Let's see if the next test run can pass without flakes.

@christarazi
Copy link
Member

/test

@maintainer-s-little-helper maintainer-s-little-helper bot added the ready-to-merge This PR has passed all tests and received consensus from code owners to merge. label Jun 10, 2023
@danehans
Copy link
Contributor Author

@christarazi when you have a moment, can you please advise me on how to move this PR forward?

@joestringer
Copy link
Member

@danehans once the reviews are all approved from relevant code owner areas and the required CI tests are all passing, the maintainer's little helper marks the PR ready-to-merge like above. Someone then comes through and does last sanity checks and merges the PR. Thanks for the contribution!

@joestringer joestringer merged commit 12ea4bb into cilium:main Jun 14, 2023
62 of 63 checks passed
@odinuge
Copy link
Member

odinuge commented Jun 14, 2023

Hi all!

Are we sure this is fine, and tested that it indeed works for the DeletedFinalStateUnknown state?

I would expect with the current version of client-go, the object type inside cache.DeletedFinalStateUnknown in TransformToCCNP to be either *cilium_v2.CiliumClusterwideNetworkPolicy, or *types.SlimCNP. With the newest fixes in client-go (not yet in cilium), I would expect it to always be *types.SlimCNP. It seems like the current implementation with this PR won't properly handle that situation.

When applying this patch (the one below), I would expect it to pass, but it does not. Looks like pre this PR, this would work as expected, and the test would pass.

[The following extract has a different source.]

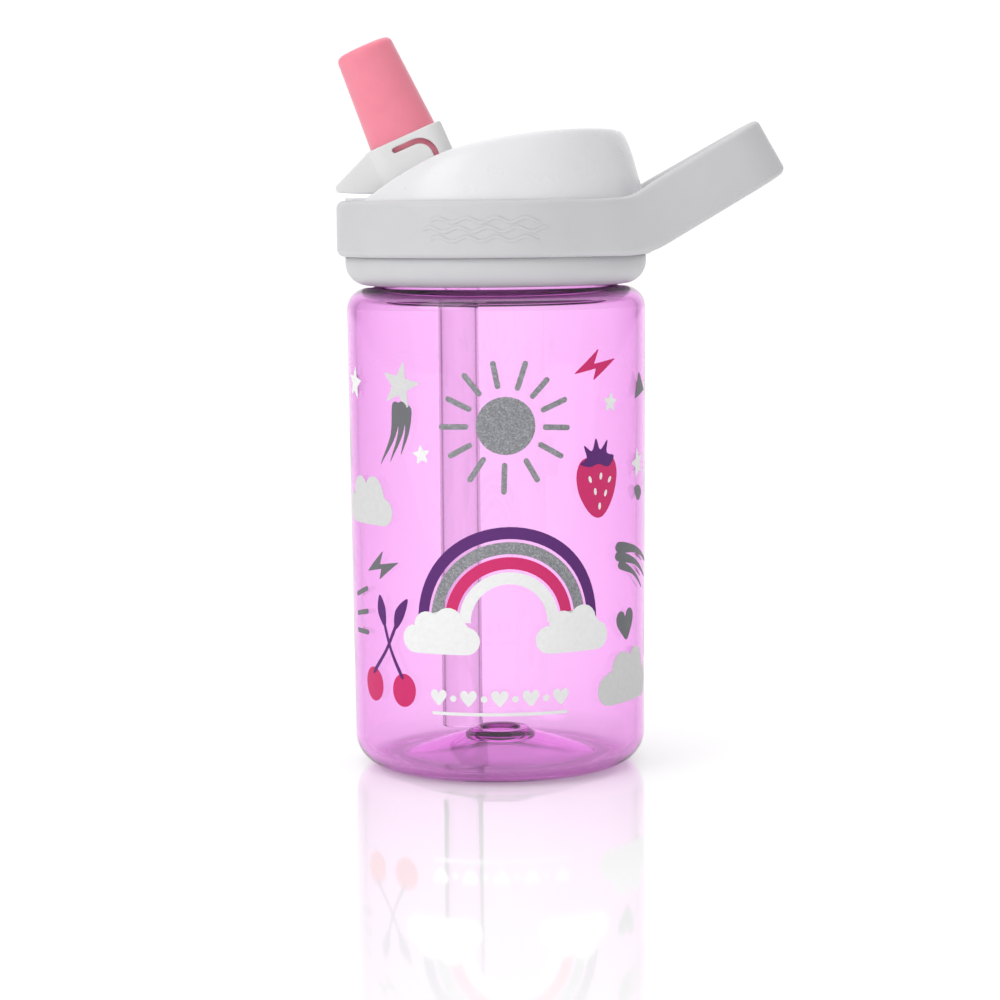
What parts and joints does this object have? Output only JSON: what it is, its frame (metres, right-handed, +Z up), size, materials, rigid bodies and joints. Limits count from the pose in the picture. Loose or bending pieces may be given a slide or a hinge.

diff --git a/pkg/k8s/factory_functions_test.go b/pkg/k8s/factory_functions_test.go
index 9478107618..8f0dfa720b 100644
--- a/pkg/k8s/factory_functions_test.go
+++ b/pkg/k8s/factory_functions_test.go
@@ -1271,6 +1271,24 @@ func (s *K8sSuite) Test_TransformToCCNP(c *C) {
 			},
 			expected: true,
 		},
+		{
+			name: "delete final state unknown transformation v2",
+			args: args{
+				obj: cache.DeletedFinalStateUnknown{
+					Key: "foo",
+					Obj: &types.SlimCNP{
+						CiliumNetworkPolicy: &v2.CiliumNetworkPolicy{},
+					},
+				},
+			},
+			want: cache.DeletedFinalStateUnknown{
+				Key: "foo",
+				Obj: &types.SlimCNP{
+					CiliumNetworkPolicy: &v2.CiliumNetworkPolicy{},
+				},
+			},
+			expected: true,
+		},
 		{
 			name: "delete final state unknown transformation",
 			args: args{

With this PR we get the following err;

    factory_functions_test.go:1331:
        ... obtained *errors.errorString = &errors.errorString{s:"unknown object type *types.SlimCNP"} ("unknown object type *types.SlimCNP")
        ... expected = nil
        ...   any(
        +       e"unknown object type *types.SlimCNP",
          )

When applying the following diff the tests pass again;

diff --git a/pkg/k8s/factory_functions.go b/pkg/k8s/factory_functions.go
index 58a6cef2ef..9e8225634b 100644
--- a/pkg/k8s/factory_functions.go
+++ b/pkg/k8s/factory_functions.go
@@ -573,6 +573,11 @@ func TransformToCCNP(obj interface{}) (interface{}, error) {
 			},
 		}, nil
 	case cache.DeletedFinalStateUnknown:
+		_, isSlim := concreteObj.Obj.(*types.SlimCNP)
+		if isSlim {
+			return concreteObj, nil
+		}
+
 		ccnp, ok := concreteObj.Obj.(*cilium_v2.CiliumClusterwideNetworkPolicy)
 		if !ok {
 			return nil, fmt.Errorf("unknown object type %T", concreteObj.Obj)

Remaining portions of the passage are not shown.